Because the latest book entry listed above - Antitrust Discovery Handbook (3d) - arrived on the shelves within the last week, let me take a moment to offer it as an illustration of the uniformly useful and scholarly content our Section provides for the benefit of our members. This latest edition of our Discovery Handbook is 212 pages long, and it covers all the latest developments in key areas of interest to antitrust litigators, including electronic discovery as it has evolved following the 2006 amendments to F.R.Civ. P. 26, 33, 34 and 45, class action discovery under the Class Action Fairness Act, discovery of an expert's work product in the wake of the 2010 amendments to F.R.Civ. P. 26, and the practices that have developed following Congress' 2008 revision of the rules governing inadvertent disclosure of information protected by the attorney-client privilege and the work product doctrine. Special thanks go to project chair Shannon McClure and her team of editors, and to Sarah Mathias and Amy Manning, past and current chairs of the Civil Practice and Procedure Committee, respectively, for having steered this major book project to timely completion.

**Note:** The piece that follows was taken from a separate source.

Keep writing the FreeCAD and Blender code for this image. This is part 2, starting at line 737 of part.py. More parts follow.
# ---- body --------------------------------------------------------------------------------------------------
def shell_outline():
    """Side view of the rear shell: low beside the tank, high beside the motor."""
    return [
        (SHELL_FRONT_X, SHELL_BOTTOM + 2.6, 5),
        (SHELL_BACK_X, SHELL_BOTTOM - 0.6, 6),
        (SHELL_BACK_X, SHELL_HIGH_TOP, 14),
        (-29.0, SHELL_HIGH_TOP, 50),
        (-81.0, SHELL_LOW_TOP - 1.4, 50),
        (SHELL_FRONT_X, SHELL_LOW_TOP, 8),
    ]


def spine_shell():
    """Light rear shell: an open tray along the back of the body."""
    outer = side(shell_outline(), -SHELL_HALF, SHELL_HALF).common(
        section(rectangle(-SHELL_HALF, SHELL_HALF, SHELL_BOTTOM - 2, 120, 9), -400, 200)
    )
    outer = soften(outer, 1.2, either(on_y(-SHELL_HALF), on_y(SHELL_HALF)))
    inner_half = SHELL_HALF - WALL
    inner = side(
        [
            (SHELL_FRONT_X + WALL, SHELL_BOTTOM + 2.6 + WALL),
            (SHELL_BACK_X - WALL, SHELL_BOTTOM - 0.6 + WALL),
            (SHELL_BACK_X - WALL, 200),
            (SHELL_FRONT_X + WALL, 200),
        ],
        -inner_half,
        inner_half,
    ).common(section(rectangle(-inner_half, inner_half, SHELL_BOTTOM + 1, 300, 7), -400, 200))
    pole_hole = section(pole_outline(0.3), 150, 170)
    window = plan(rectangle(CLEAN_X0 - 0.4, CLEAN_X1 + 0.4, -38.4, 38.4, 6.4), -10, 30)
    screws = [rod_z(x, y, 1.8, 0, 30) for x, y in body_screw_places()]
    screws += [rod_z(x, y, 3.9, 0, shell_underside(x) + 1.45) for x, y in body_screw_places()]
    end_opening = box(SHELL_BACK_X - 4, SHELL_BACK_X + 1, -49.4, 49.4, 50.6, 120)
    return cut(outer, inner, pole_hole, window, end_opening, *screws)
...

Next consider the Section's three periodicals: Antitrust Law Journal (three issues each year), Antitrust Magazine (Fall, Spring and Summer editions), and The Antitrust Source (October, December, February, April, June and August issues). Tina Miller directs the entire enterprise and Tammy Feldman serves as the vital Managing Editor of ALJ. The combined Editorial Boards for our three outstanding publications total 82 Section members led by Editorial Board Chairs Kevin McDonald (Journal), Debbie Feinstein (Magazine), and Darren Tucker (Source). Although the Chair's monthly message does not have room to summarize the diverse content of all these publications, I can't resist noting that the June 2013 edition of the Antitrust Source will include Dick Steuer's outstanding Chair's Showcase program from 2012 assessing how competition law fits within the broader universe of national and international competition policy with excellent presentations by Jon Baker, Spencer Waller, Frederic Jenny, Susan Schwab, Carl Shapiro, Joseph Stiglitz, and Phil Weiser.

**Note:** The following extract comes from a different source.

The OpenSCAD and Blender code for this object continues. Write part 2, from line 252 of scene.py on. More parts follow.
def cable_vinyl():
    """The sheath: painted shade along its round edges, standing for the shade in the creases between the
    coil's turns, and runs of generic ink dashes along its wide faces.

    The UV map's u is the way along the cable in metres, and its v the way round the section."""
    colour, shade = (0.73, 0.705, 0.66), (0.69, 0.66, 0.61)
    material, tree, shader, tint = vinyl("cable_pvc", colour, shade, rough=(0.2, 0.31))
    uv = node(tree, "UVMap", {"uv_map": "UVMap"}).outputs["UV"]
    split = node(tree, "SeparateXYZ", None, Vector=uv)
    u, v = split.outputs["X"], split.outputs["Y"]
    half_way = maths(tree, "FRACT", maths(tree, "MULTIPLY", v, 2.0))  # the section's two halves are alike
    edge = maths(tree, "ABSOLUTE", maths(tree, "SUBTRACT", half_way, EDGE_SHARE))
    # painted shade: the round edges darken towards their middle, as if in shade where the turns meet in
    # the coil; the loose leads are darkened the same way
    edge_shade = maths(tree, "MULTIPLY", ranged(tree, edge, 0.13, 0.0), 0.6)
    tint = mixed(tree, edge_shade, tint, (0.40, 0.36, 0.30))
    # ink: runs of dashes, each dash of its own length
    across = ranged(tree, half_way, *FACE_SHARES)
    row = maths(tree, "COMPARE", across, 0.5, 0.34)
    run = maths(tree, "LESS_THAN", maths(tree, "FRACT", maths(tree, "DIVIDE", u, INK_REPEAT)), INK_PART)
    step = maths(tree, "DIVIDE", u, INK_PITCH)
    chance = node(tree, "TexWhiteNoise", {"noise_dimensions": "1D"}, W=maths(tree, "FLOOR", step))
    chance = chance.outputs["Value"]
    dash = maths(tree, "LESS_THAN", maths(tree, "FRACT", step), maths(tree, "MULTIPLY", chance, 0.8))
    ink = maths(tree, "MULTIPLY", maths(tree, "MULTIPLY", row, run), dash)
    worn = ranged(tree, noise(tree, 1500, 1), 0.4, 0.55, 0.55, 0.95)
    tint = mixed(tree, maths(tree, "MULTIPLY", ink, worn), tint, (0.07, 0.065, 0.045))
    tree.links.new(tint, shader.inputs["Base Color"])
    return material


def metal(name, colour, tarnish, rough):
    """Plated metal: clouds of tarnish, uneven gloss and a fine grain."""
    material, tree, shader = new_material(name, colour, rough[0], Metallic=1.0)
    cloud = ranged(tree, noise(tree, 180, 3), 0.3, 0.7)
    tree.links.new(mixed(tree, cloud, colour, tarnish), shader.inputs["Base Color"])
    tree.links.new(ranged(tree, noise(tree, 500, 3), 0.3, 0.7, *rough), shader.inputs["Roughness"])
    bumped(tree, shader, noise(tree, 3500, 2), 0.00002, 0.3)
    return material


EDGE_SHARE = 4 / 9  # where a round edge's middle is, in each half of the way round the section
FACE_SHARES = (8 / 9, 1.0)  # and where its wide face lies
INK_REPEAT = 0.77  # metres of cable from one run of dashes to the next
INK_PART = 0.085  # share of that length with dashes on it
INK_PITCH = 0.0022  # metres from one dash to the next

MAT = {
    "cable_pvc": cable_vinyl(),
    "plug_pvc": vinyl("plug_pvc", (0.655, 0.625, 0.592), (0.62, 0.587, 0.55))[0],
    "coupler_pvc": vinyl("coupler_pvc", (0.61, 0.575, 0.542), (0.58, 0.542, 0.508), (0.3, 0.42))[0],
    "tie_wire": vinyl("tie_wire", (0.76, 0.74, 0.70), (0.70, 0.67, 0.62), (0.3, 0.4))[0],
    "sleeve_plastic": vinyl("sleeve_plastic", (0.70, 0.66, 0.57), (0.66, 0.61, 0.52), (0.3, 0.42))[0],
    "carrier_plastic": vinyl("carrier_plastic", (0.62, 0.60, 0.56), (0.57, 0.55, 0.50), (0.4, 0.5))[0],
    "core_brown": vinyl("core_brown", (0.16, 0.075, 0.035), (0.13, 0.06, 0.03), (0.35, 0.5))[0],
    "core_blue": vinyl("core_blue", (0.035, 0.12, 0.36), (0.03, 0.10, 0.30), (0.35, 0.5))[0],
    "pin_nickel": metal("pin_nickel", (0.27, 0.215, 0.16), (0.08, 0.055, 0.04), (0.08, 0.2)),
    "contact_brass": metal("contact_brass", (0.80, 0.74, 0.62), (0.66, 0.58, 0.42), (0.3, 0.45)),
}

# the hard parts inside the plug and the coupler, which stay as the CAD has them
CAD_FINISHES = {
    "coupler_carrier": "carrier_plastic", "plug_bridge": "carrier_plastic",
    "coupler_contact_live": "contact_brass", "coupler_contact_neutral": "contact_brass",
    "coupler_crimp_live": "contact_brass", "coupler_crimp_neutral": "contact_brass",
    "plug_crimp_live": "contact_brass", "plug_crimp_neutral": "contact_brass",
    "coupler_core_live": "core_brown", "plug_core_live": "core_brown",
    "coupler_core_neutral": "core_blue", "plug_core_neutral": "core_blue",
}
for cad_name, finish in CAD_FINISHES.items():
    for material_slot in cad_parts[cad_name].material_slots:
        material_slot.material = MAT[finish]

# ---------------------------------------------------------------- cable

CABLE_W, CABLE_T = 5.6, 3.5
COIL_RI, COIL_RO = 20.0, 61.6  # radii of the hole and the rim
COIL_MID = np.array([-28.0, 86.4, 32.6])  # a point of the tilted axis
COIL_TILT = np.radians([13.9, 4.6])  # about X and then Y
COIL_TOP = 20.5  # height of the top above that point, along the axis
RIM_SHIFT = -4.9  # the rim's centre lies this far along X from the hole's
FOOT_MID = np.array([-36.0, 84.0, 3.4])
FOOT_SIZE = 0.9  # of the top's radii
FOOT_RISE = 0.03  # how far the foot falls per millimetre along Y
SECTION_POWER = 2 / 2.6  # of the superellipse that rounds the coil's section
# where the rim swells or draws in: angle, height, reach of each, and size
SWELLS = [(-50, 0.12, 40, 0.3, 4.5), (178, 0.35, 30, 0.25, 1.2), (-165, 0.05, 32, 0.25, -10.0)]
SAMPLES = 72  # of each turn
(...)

I cannot claim pure objectivity and so will not overly burden this audience with my own view that the overall quality of our antitrust scholarship is unsurpassed. But there are some neutral indicators which make the case far better than my grand claims. Consider only this one: Our Antitrust Law Journal has earned first position among comparable law journals as the most frequently cited publication in U.S. court rulings in antitrust litigation every year between 2003 and 2011 (the latest year for which data are available).
The Section cannot be indifferent to the marketplace, so delivery to the bottom line is also an important factor for measuring the success of our publications enterprise. I'll cite two metrics here. Although we are one of the smaller Sections of the ABA in terms of our membership, the Section of Antitrust Law regularly tops the charts among ABA entities in terms of gross revenues generated from publications. Over the last three years, we have placed third, first, and third, respectively. And with all our content provided by volunteer authors, our revenues from publications make a very strong contribution to the Section's bottom line. In 2012 alone, our positive performance against budget benefited from net publications revenue of over $1,000,000.

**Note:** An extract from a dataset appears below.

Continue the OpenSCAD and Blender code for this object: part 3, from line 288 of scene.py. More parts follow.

Diversity of authorship and viewpoint is a final parameter of great importance that also might seem to be in the eye of the beholder, but here again our sheer numbers of volunteers tell the story. I have already enumerated our host of periodicals editors. Add the 188 named contributors to ALD VII, who worked under Editorial Chair Jonathan Gleklen and his eight-person Board. Then add the large numbers of listed contributors and editors whose names appear in the forewords to the twelve books of 2012 and 2013 named above. Sure, there will be some repeat contributors double- and triple-counted. But however one totals the numbers, you have in aggregate a very, very large crowd of writers there. And it is a multitude blessed by extraordinary skill and viewpoint diversity, as will be readily appreciated by anyone familiar with the US antitrust scene who takes the time to scan through their names.
The publications of the Section of Antitrust Law provide an invaluable resource to the U.S. antitrust community and to the broader competition law world. We are fortunate for the many Section members who dedicate their time and effort to making our books and periodicals great, month after month, year after year.